[TEXT 3/3] porting iomap

["Darrick J. Wong" <djwong@kernel.org>]

And the final part is the porting guide.
https://djwong.org/docs/iomap/porting.html

--D

                        Porting Your Filesystem

   Table of Contents

     * Why Convert?
     * How Do I Convert a Filesystem?

                              Why Convert?

   There are several reasons to convert a filesystem to iomap:

      1. The classic Linux I/O path is not terribly efficient.
         Pagecache operations lock a single base page at a time and
         then call into the filesystem to return a mapping for only
         that page. Direct I/O operations build I/O requests a single
         file block at a time. This worked well enough for
         direct/indirect-mapped filesystems such as ext2, but is very
         inefficient for extent-based filesystems such as XFS.
      2. Large folios are only supported via iomap; there are no
         plans to convert the old buffer_head path to use them.
      3. Direct access to storage on memory-like devices (fsdax) is
         only supported via iomap.
      4. Lower maintenance overhead for individual filesystem
         maintainers. iomap handles common pagecache related
         operations itself, such as allocating, instantiating,
         locking, and unlocking of folios. No ->write_begin(),
         ->write_end() or direct_IO address_space_operations are
         required to be implemented by filesystem using iomap.

                     How Do I Convert a Filesystem?

   First, add #include <linux/iomap.h> from your source code and add
   select FS_IOMAP to your filesystem's Kconfig option. Build the
   kernel, run fstests with the -g all option across a wide variety
   of your filesystem's supported configurations to build a baseline
   of which tests pass and which ones fail.

   The recommended approach is first to implement ->iomap_begin (and
   ->iomap_end if necessary) to allow iomap to obtain a read-only
   mapping of a file range. In most cases, this is a relatively
   trivial conversion of the existing get_block() function for
   read-only mappings. FS_IOC_FIEMAP is a good first target because
   it is trivial to implement support for it and then to determine
   that the extent map iteration is correct from userspace. If FIEMAP
   is returning the correct information, it's a good sign that other
   read-only mapping operations will do the right thing.

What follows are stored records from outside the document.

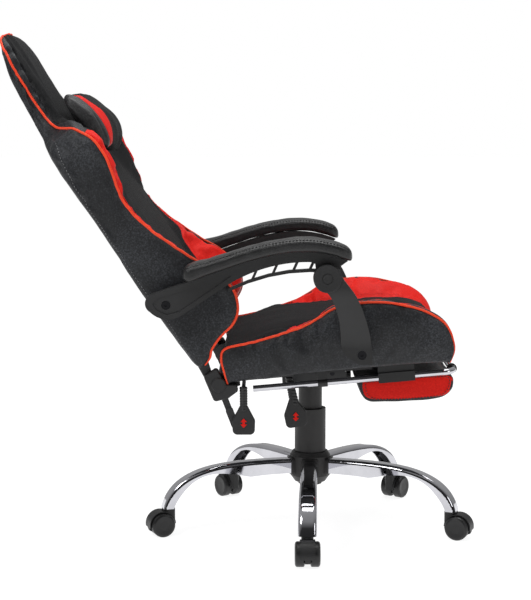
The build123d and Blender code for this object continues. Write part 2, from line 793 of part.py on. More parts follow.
def make_back_wings():
    wing = ruled_between(wing_inner_outline(), back_core_half, wing_outer_outline(), back_half)
    wing = wing - back_frame_raw() - upper_arm_raw()
    wing -= rod_y(arm_bolt_f, arm_bolt_b, bolt_r, upper_arm_y, back_half + 1)
    wing = wing.solids().sort_by(SortBy.VOLUME)[-1]
    return back_frame_place * both_sides(wing)


def make_neck_pillow():
    outline = [(62, 510), (62, 640), (74, 648), (90, 644), (110, 610), (121, 568), (113, 525),
               (88, 497)]
    pillow = slab(rounded(outline, [8, 8, 6, 10, 20, 20, 14, 10]), -pillow_half, pillow_half)
    ends = pillow.faces().sort_by(Axis.Y)
    pillow = chamfer(ends[0].edges() + ends[-1].edges(), length=8, length2=3)
    core = slab(poly(back_core_outline()), -pillow_half, pillow_half)
    pillow -= pillow_strap()
    pillow -= other_side(pillow_strap())
    return back_frame_place * (pillow - core)


def pillow_strap():
    return slab(poly([(59, 560), (75, 560), (75, 575), (59, 575)]), 90, 120)


def make_pillow_straps():
    """Two elastic straps that hold the pillow to the back."""
    return back_frame_place * both_sides(pillow_strap())


# ---- armrests ----
def pad_underside():
    """The line between the armrest pad and its bracket, as (x, z)."""
    return [(-246, 555), (-148, 589), (-41, 613), (26, 608), (64, 596)]


def arm_pad():
    under = pad_underside()
    top = [(72, 607), (66, 625), (38, 637), (-41, 643), (-149, 620), (-244, 585)]
    outline = [Spline(*under), Spline(under[-1], top[0], top[1]), Spline(*top[1:]),
               Line(top[-1], (-254, 572)), Line((-254, 572), under[0])]
    pad = slab(Wire(outline), -pad_outer_y, -pad_inner_y)
    return pad


def arm_beam():
    """The upper beam of an armrest bracket with its rear lobe."""
    under = pad_underside()
    outline = [Spline(*under), Line(under[-1], (50, 586)), Line((50, 586), (-9, 594)),
               Spline((-9, 594), (-48, 592), (-106, 579), (-165, 552)),
               Line((-165, 552), (-262, 488)),
               ThreePointArc((-262, 488), (arm_bolt_x - 6, arm_bolt_z - 27), (-320, 496)),
               ThreePointArc((-320, 496), (-330, 513), (-318, 531)),
               Line((-318, 531), under[0])]
    return slab(Wire(outline), -arm_outer_y, -arm_inner_y)


def rib_rail_z(x):
    """Height of the arched lower rail's centre line."""
    return 577.0 - 0.0015 * (x + 8.0) ** 2


def arm_ribs():
    """The arched lower rail and its four slanted ribs."""
    low, high = 6 - arm_outer_y, -arm_inner_y - 6
    xs = (-168, -130, -90, -50, -10, 12)
    upper = [(x, rib_rail_z(x) + 3) for x in xs]
    lower = [(x, rib_rail_z(x) - 3) for x in reversed(xs)]
    rail = slab(poly(upper + lower), low, high)
    for x in (-122, -82, -42, -10):
        z = rib_rail_z(x)
        top = z + 22
        rail += slab(poly([(x - 2.5, z), (x + 2.5, z), (x + 12.5, top), (x + 7.5, top)]),
                     low, high)
    return rail


def make_arm_bracket():
    beam = arm_beam()
    ribs = arm_ribs() & slab(poly([(-180, 500), (-180, 560), (-148, 588), (-41, 611),
                                   (40, 605), (40, 500)]), -arm_outer_y, -arm_inner_y)
    ear = rod_y(arm_pivot_x, arm_pivot_z, 23.0, -arm_outer_y, -arm_inner_y)
    ear += slab(poly([(arm_pivot_x - 20, arm_pivot_z + 4), (arm_pivot_x + 20, arm_pivot_z + 4),
                      (arm_pivot_x + 24, 592), (arm_pivot_x - 24, 596)]),
                -arm_outer_y, -arm_inner_y)
    bracket = beam + ribs + ear
    recess = [(-316, 512), (-306, 523), (-235, 545), (-158, 570), (-200, 540), (-264, 497),
              (-288, 491), (-308, 500)]
    bracket -= slab(rounded(recess, [4, 5, 10, 1, 10, 6, 5, 4]), -arm_outer_y, 2 - arm_outer_y)
    bracket -= rod_y(arm_bolt_x, arm_bolt_z, bolt_r + running_gap, -300, -200)
    bracket -= rod_y(arm_bolt_x, arm_bolt_z, bolt_head_r + 0.4, -arm_outer_y - 1, 9 - arm_outer_y)
    return bracket - rod_y(arm_pivot_x, arm_pivot_z, bolt_r + loop_clearance, -300, -200)


def make_arm_rear_bolts():
    """The bolts on which the armrests hinge at the back, in the back's own frame."""
    bolt = rod_y(arm_bolt_f, arm_bolt_b, bolt_r, upper_arm_y, arm_outer_y - 8.6)
    bolt += rod_y(arm_bolt_f, arm_bolt_b, bolt_head_r, arm_outer_y - 8.6, arm_outer_y - 3)
    bolt += rod_y(arm_bolt_f, arm_bolt_b, 12.0, back_half, arm_inner_y - 0.4)
    key = Plane(origin=(arm_bolt_f, arm_outer_y - 3, arm_bolt_b), z_dir=(0, -1, 0))
    bolt -= extrude(key * RegularPolygon(3.4, 6), amount=3)
    return back_frame_place * both_sides(bolt)


def strut_outline():
    """Side outline of an armrest strut, as (x, z)."""
    left = Spline((arm_pivot_x - 22, arm_pivot_z - 6), (22, 538), (41, 503), (50, 463), (52, 429),
                  tangents=[(0.6, -0.8), (0.05, -1)])
    right = Spline((strut_bolt_x + 21, strut_bolt_z - 19), (109, 446), (98, 486), (79, 530),
                   (arm_pivot_x + 25, arm_pivot_z + 8), tangents=[(-0.05, 1), (-0.5, 0.85)])
    corner = (strut_bolt_x - 6, strut_bolt_z - 19)
    return Wire([left, Line((52, 429), (58, 411)), Line((58, 411), corner),
                 Line(corner, right @ 0), right, Line(right @ 1, left @ 0)])


def make_arm_strut():
    """The front strut, set over outward from the seat side to the armrest."""
    step = strut_top_y - strut_inner_y
    full = slab(strut_outline(), -strut_top_y - strut_thick, -strut_inner_y)
    low_z, high_z = strut_bolt_z + 25, arm_pivot_z - 30
    band = [(-strut_inner_y, 350), (-strut_inner_y, low_z), (-strut_inner_y - step, high_z),
            (-strut_inner_y - step, 620), (-strut_inner_y - step - strut_thick, 620),
            (-strut_inner_y - step - strut_thick, high_z), (-strut_inner_y - strut_thick, low_z),
            (-strut_inner_y - strut_thick, 350)]
    view = Plane(origin=(-100, 0, 0), x_dir=(0, 1, 0), z_dir=(1, 0, 0))
    strut = full & extrude(view * make_face(rounded(band, [0, 60, 60, 0, 0, 60, 60, 0])),
                           amount=400)
    outer = -strut_top_y - disc_thick
    disc = rod_y(arm_pivot_x, arm_pivot_z, disc_r, outer, -strut_top_y)
    disc = fillet(disc.edges().group_by(Axis.Y)[0], radius=2)
    groove = rod_y(arm_pivot_x, arm_pivot_z, 11.0, outer - 1, outer + 1.5)
    groove -= rod_y(arm_pivot_x, arm_pivot_z, 9.0, outer - 1, outer + 1.5)
    strut = strut + disc - groove
    strut -= rod_y(strut_bolt_x, strut_bolt_z, bolt_r + running_gap, -330, -200)
    strut -= rod_y(strut_bolt_x, strut_bolt_z, bolt_head_r + 0.4, -330,
                   8 - strut_inner_y - strut_thick)
    return strut - rod_y(arm_pivot_x, arm_pivot_z, bolt_r, 10 - strut_top_y - disc_thick, -200)


def make_arm_pivot():
    """The bolt and washer that join armrest and strut."""
    bolt = rod_y(arm_pivot_x, arm_pivot_z, bolt_r, 10 - strut_top_y - disc_thick, 1 - arm_inner_y)
    washer = rod_y(arm_pivot_x, arm_pivot_z, 15.0, 0.6 - arm_inner_y, 3.0 - arm_inner_y)
    return bolt + washer


# ---- footrest ----
def rail_path():
    points = [(rail_rear, -rail_half), (rail_front, -rail_half), (rail_front, rail_half),
              (rail_rear, rail_half)]
    return FilletPolyline(*[(s, y, rail_n) for s, y in points], radius=rail_corner)


def make_footrest_rails():
    path = rail_path()
    return seat_frame * (swept(path, rail_r) - swept(path, rail_r - rail_wall))


def make_rail_guides():
    """Sleeves under the seat in which the rails slide."""
    guides = []
    half = sleeve_side / 2
    for low, high in (front_sleeve, rear_sleeve):
        if low == rear_sleeve[0]:
            sleeve = rod_x(-rail_half, rail_n, rail_r + rear_sleeve_wall, low, high)
        else:
            sleeve = block((low, high), (-rail_half - half, half - rail_half),
                           (rail_n - half, rail_n + half))
        sleeve += block((low, high), (-rail_half - 5, 5 - rail_half), (rail_n, 0))
        sleeve += block((low, high), (-rail_half - half, half - rail_half), (-3, 0))
        sleeve -= rod_x(-rail_half, rail_n, rail_r + joint_gap, low - 1, high + 1)
        guides += [sleeve, other_side(sleeve)]
    return seat_frame * Compound(children=guides)


def foot_outline():
    """Side outline of the folded footrest pad, as (s, n)."""
    top = rail_n - rail_r - foot_gap
    return [(92, top), (104, top - 30), (124, top - 43), (175, top - 48), (240, top - 47),
            (270, top - 41), (285, top - 24), (286, top)]


def foot_board_raw():
    top = rail_n - rail_r - foot_gap
    board = block((104, 276), (-foot_board_half, foot_board_half), (top - foot_board_thick, top))
    for side in (-1, 1):
        y = side * hinge_ear_y
        span = (y - hinge_ear_thick / 2, y + hinge_ear_thick / 2)
        ear = rod_y(rail_front, rail_n, rail_r + 4, *span)
        ear += slab(poly([(250, top - 1), (rail_front - 5, rail_n - rail_r - 3),
                          (rail_front + 4, rail_n - rail_r), (rail_front - 11, rail_n),
                          (270, top + 0.5), (250, top + 0.5)]), *span)
        board += ear
    return board


def make_footrest_board():
    hole = rod_y(rail_front, rail_n, rail_r + 0.3, -rail_half, rail_half)
    return seat_frame * (foot_board_raw() - hole)


def make_footrest_pad():
    pad = slab(rounded(foot_outline(), [2, 12, 14, 60, 60, 12, 12, 2]), -foot_half, foot_half)
    return seat_frame * (pad - foot_board_raw())


# ---- assembly ----
def all_nodes():
    nodes = {
        "hub_socket": make_hub_socket(),
        "hub_cover": make_hub_cover(),
        "star_legs": make_star_legs(),
        "castor_sockets": make_castor_sockets(),
        "lift_column": make_lift_column(),
        "column_cover": make_column_cover(),
        "column_bush": make_column_bush(),
        "thrust_bearing": make_thrust_bearing(),
        "piston_rod": make_piston_rod(),
        "gas_cylinder": make_gas_cylinder(),
        "valve_button": make_valve_button(),
        "mech_bracket": make_mech_bracket(),
        "tension_knob": make_tension_knob(),
        "tension_spring": make_tension_spring(),
        "seat_plate": make_seat_plate(),
        "seat_bolts": make_seat_bolts(),
        "seat_pan": make_seat_pan(),
        "seat_cushion": make_seat_cushion(),
        "seat_bolsters": make_seat_bolsters(),
        "recliner_lower_arms": make_recliner_lower_arms(),
        "recliner_covers": make_recliner_covers(),
        "recline_lever": make_recline_lever(),
        "height_lever": make_height_lever(),
        "height_paddle": lever_paddle(height_lever_s, height_lever_n, height_paddle_y,
                                      height_paddle_lean, height_neck),
        "tilt_lever": make_tilt_lever(),
        "tilt_paddle": lever_paddle(tilt_lever_s, tilt_lever_n, tilt_paddle_y,
                                    tilt_paddle_lean, tilt_neck),
        "rail_guides": make_rail_guides(),
        "recliner_upper_arms": make_recliner_upper_arms(),
        "back_frame": make_back_frame(),
        "back_cushion": make_back_cushion(),
        "back_wings": make_back_wings(),
        "neck_pillow": make_neck_pillow(),
        "pillow_straps": make_pillow_straps(),
        "arm_rear_bolts": make_arm_rear_bolts(),
        "footrest_rails": make_footrest_rails(),
        "footrest_board": make_footrest_board(),
        "footrest_pad": make_footrest_pad(),
    }
    nodes.update(make_castors())
    for name, shape in (("arm_bracket", make_arm_bracket()), ("arm_pad", arm_pad()),
                        ("arm_strut", make_arm_strut()), ("arm_pivot", make_arm_pivot())):
        nodes[name + "_right"] = shape
        nodes[name + "_left"] = other_side(shape)
    return nodes


os.makedirs("parts", exist_ok=True)
for node_name, node_shape in all_nodes().items():
    export_step(Pos(swivel_x, swivel_y, 0) * node_shape, f"parts/{node_name}.step")
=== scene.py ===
import json
from math import cos, pi, radians, sin

import bmesh
import bpy
import numpy as np
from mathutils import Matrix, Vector


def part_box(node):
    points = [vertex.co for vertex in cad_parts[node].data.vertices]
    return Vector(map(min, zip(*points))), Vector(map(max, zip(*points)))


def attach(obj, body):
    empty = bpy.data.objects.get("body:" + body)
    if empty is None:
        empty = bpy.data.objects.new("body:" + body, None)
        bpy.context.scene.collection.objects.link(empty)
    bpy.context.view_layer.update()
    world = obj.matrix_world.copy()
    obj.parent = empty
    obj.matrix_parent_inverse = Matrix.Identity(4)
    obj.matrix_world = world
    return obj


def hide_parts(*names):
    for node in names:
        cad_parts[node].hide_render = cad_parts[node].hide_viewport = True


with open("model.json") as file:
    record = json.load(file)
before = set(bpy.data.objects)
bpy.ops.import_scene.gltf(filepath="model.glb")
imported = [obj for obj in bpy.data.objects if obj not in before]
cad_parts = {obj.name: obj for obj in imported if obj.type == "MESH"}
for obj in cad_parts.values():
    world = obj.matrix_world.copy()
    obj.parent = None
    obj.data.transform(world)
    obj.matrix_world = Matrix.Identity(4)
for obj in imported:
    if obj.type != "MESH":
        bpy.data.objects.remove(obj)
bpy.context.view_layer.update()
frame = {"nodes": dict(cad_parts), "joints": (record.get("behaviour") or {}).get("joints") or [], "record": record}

joints = {j["name"]: j for j in frame["joints"]}

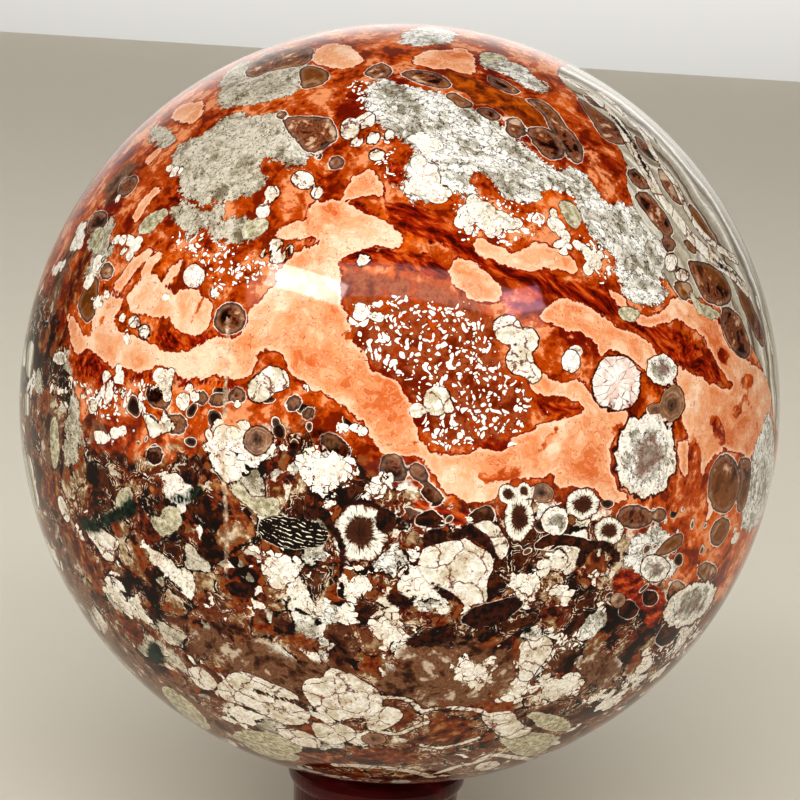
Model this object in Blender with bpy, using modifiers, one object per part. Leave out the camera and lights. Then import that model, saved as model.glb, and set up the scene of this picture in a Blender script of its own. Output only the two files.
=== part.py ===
"""Polished money agate sphere resting on a small turned wooden ring stand.

Metres, +Z up. The origin is the middle of the stand's foot, on the surface that it stands on.
"""

import math

import bmesh
import bpy

# Driving dimensions, in metres
STONE_RADIUS = 0.0600
STAND_HEIGHT = 0.0200
LIP_RADIUS = 0.0146
FOOT_RADIUS = 0.0152
WAIST_RADIUS = 0.0134
BORE_RADIUS = 0.0085
SEAT_GAP = 0.0003

# The lip is a round bead, and the foot a flatter one
LIP_BEAD = 0.0028
FOOT_BEAD_HEIGHT = 0.0044
FOOT_EDGE = 0.0012
STEP_IN = 0.0002
BORE_CHAMFER = 0.0006

# Directions on the beads' round edges, in degrees above the horizontal
LIP_BEAD_TOP = 70.0
LIP_BEAD_END = -42.0
FOOT_EDGE_TOP = 80.0

# Fineness of the round shapes
STONE_SEGMENTS = 72
STONE_RINGS = 36
STAND_STEPS = 64
SEAT_POINTS = 4
LIP_POINTS = 10
WAIST_POINTS = 9
EDGE_POINTS = 4
MERGE = 0.00001

STONE_COLOUR = (0.46, 0.17, 0.09, 1.0)
STONE_ROUGHNESS = 0.06
STAND_COLOUR = (0.085, 0.008, 0.006, 1.0)
STAND_ROUGHNESS = 0.18


def arc(centre_r, centre_z, radius, start, end, count):
    """Points of a circular arc in the (r, z) plane, from one direction to another, in degrees."""
    points = []
    for i in range(count):
        angle = math.radians(start + (end - start) * i / (count - 1))
        points.append((centre_r + radius * math.cos(angle), centre_z + radius * math.sin(angle)))
    return points


def lip_centre():
    """Middle of the lip's bead in the (r, z) plane. The seat's outer edge is the stand's highest point."""
    return LIP_RADIUS - LIP_BEAD, STAND_HEIGHT - LIP_BEAD * math.sin(math.radians(LIP_BEAD_TOP))


def seat_edge():
    """Radius at which the dished seat meets the top of the lip's bead."""
    return lip_centre()[0] + LIP_BEAD * math.cos(math.radians(LIP_BEAD_TOP))


def seat_depth(r):
    """How far the seat's surface lies below the stone's centre, at a radius from the axis."""
    return math.sqrt((STONE_RADIUS + SEAT_GAP) ** 2 - r**2)


def stone_height():
    """Height of the stone's centre, which puts the seat's outer edge at the stand's full height."""
    return STAND_HEIGHT + seat_depth(seat_edge())


def seat_profile():
    """The dished seat, from the bore's chamfer out to the lip. It follows the stone at an even gap."""
    inner = BORE_RADIUS + BORE_CHAMFER
    points = []
    for i in range(SEAT_POINTS):
        r = inner + (seat_edge() - inner) * i / SEAT_POINTS
        points.append((r, stone_height() - seat_depth(r)))
    return points


def waist_profile(edge_r, top, bottom):
    """The hollow waist: one arc from an edge at a height down to the same edge lower, deepest midway."""
    middle = (top + bottom) / 2
    half = (top - bottom) / 2
    depth = edge_r - WAIST_RADIUS
    radius = (half**2 + depth**2) / (2 * depth)
    points = []
    for i in range(WAIST_POINTS):
        z = top + (bottom - top) * i / (WAIST_POINTS - 1)
        points.append((WAIST_RADIUS + radius - math.sqrt(radius**2 - (z - middle) ** 2), z))
    return points


def foot_profile():
    """The foot's rounded side, from its top edge down to the underside."""
    side = FOOT_RADIUS - FOOT_EDGE
    upper = arc(side, FOOT_BEAD_HEIGHT - FOOT_EDGE, FOOT_EDGE, FOOT_EDGE_TOP, 0, EDGE_POINTS)
    lower = arc(side, FOOT_EDGE, FOOT_EDGE, 0, -90, EDGE_POINTS)
    return upper + lower


def stand_profile():
    """The ring's whole outline: seat, lip, waist and foot, then the underside and up the bore."""
    seat = seat_profile()
    lip_r, lip_z = lip_centre()
    lip = arc(lip_r, lip_z, LIP_BEAD, LIP_BEAD_TOP, LIP_BEAD_END, LIP_POINTS)
    waist = waist_profile(lip[-1][0] - STEP_IN, lip[-1][1], FOOT_BEAD_HEIGHT)
    bore = [
        (BORE_RADIUS + BORE_CHAMFER, 0.0),
        (BORE_RADIUS, BORE_CHAMFER),
        (BORE_RADIUS, seat[0][1] - BORE_CHAMFER),
    ]
    return seat + lip + waist + foot_profile() + bore


def finish(name, roughness, colour):
    """A plain Principled surface of a stone or a wood, which has no metal in it."""
    material = bpy.data.materials.new(name)
    material.use_nodes = True
    shader = material.node_tree.nodes["Principled BSDF"]
    shader.inputs["Base Color"].default_value = colour
    shader.inputs["Roughness"].default_value = roughness
    shader.inputs["Metallic"].default_value = 0.0
    return material


def add_stone(collection):
    """The agate itself: one polished ball."""
    mesh = bpy.data.meshes.new("agate_sphere")
    shape = bmesh.new()
    bmesh.ops.create_uvsphere(
        shape, u_segments=STONE_SEGMENTS, v_segments=STONE_RINGS, radius=STONE_RADIUS
    )
    shape.to_mesh(mesh)
    shape.free()
    mesh.shade_smooth()
    mesh.materials.append(finish("polished_agate", STONE_ROUGHNESS, STONE_COLOUR))
    stone = bpy.data.objects.new("agate_sphere", mesh)
    stone.location.z = stone_height()
    collection.objects.link(stone)


def add_stand(collection):
    """The turned ring: its outline swept once round the upright axis."""
    outline = stand_profile()
    points = [(r, 0.0, z) for r, z in outline]
    edges = [(i, (i + 1) % len(points)) for i in range(len(points))]
    mesh = bpy.data.meshes.new("ring_stand")
    mesh.from_pydata(points, edges, [])
    mesh.materials.append(finish("red_lacquered_wood", STAND_ROUGHNESS, STAND_COLOUR))
    stand = bpy.data.objects.new("ring_stand", mesh)
    collection.objects.link(stand)
    turning = stand.modifiers.new("turning", "SCREW")
    turning.axis = "Z"
    turning.angle = math.tau
    turning.steps = STAND_STEPS
    turning.render_steps = STAND_STEPS
    turning.use_merge_vertices = True
    turning.merge_threshold = MERGE
    turning.use_smooth_shade = True


def main():
    for old in list(bpy.data.objects):
        bpy.data.objects.remove(old)
    collection = bpy.data.collections.new("money_agate_sphere")
    bpy.context.scene.collection.children.link(collection)
    add_stone(collection)
    add_stand(collection)


main()
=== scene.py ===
"""Polished money agate ball on its turned ring stand, on a pale studio table.

Laid out as a Blender add-on and run as a script. Lengths are in metres unless a name says millimetres,
and places read from the photograph are pixels of its 800 x 800 frame.
"""

import functools
import math
import typing

import bpy
import numpy as np
from bpy.props import FloatProperty, FloatVectorProperty, PointerProperty
from mathutils import Matrix, Vector


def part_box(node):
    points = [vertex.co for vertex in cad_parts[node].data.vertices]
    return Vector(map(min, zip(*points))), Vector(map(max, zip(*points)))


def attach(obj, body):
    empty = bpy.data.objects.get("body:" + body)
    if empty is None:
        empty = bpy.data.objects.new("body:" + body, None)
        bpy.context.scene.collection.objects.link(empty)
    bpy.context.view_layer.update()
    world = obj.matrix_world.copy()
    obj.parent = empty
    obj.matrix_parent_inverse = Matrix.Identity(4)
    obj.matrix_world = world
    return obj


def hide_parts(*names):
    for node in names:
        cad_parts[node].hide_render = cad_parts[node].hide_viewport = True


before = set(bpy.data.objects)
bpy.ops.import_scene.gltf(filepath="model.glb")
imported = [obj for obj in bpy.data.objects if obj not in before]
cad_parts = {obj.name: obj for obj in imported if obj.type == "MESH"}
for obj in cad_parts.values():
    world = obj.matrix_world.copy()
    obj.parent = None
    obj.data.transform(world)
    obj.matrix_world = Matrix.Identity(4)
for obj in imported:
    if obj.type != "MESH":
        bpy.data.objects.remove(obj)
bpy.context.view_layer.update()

bl_info = {
    "name": "Money Agate Ball",
    "version": (1, 0, 0),
    "blender": (4, 5, 0),
    "location": "3D View > Sidebar > Agate",
    "description": "A polished money agate ball on its ring stand, with a pale studio stage",
    "category": "Object",
}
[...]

   Next, modify the filesystem's get_block(create = false)
   implementation to use the new ->iomap_begin implementation to map
   file space for selected read operations. Hide behind a debugging
   knob the ability to switch on the iomap mapping functions for
   selected call paths. It is necessary to write some code to fill
   out the bufferhead-based mapping information from the iomap
   structure, but the new functions can be tested without needing to
   implement any iomap APIs.

   Once the read-only functions are working like this, convert each
   high level file operation one by one to use iomap native APIs
   instead of going through get_block(). Done one at a time,
   regressions should be self evident. You do have a regression test
   baseline for fstests, right? It is suggested to convert swap file
   activation, SEEK_DATA, and SEEK_HOLE before tackling the I/O
   paths. A likely complexity at this point will be converting the
   buffered read I/O path because of bufferheads. The buffered read
   I/O paths doesn't need to be converted yet, though the direct I/O
   read path should be converted in this phase.

   At this point, you should look over your ->iomap_begin function.
   If it switches between large blocks of code based on dispatching
   of the flags argument, you should consider breaking it up into
   per-operation iomap ops with smaller, more cohesive functions. XFS
   is a good example of this.

   The next thing to do is implement get_blocks(create == true)
   functionality in the ->iomap_begin/->iomap_end methods. It is
   strongly recommended to create separate mapping functions and
   iomap ops for write operations. Then convert the direct I/O write
   path to iomap, and start running fsx w/ DIO enabled in earnest on
   filesystem. This will flush out lots of data integrity corner case
   bugs that the new write mapping implementation introduces.

   Now, convert any remaining file operations to call the iomap
   functions. This will get the entire filesystem using the new
   mapping functions, and they should largely be debugged and working
   correctly after this step.

   Most likely at this point, the buffered read and write paths will
   still need to be converted. The mapping functions should all work
   correctly, so all that needs to be done is rewriting all the code
   that interfaces with bufferheads to interface with iomap and
   folios. It is much easier first to get regular file I/O (without
   any fancy features like fscrypt, fsverity, compression, or
   data=journaling) converted to use iomap. Some of those fancy
   features (fscrypt and compression) aren't implemented yet in
   iomap. For unjournalled filesystems that use the pagecache for
   symbolic links and directories, you might also try converting
   their handling to iomap.

   The rest is left as an exercise for the reader, as it will be
   different for every filesystem. If you encounter problems, email
   the people and lists in get_maintainers.pl for help.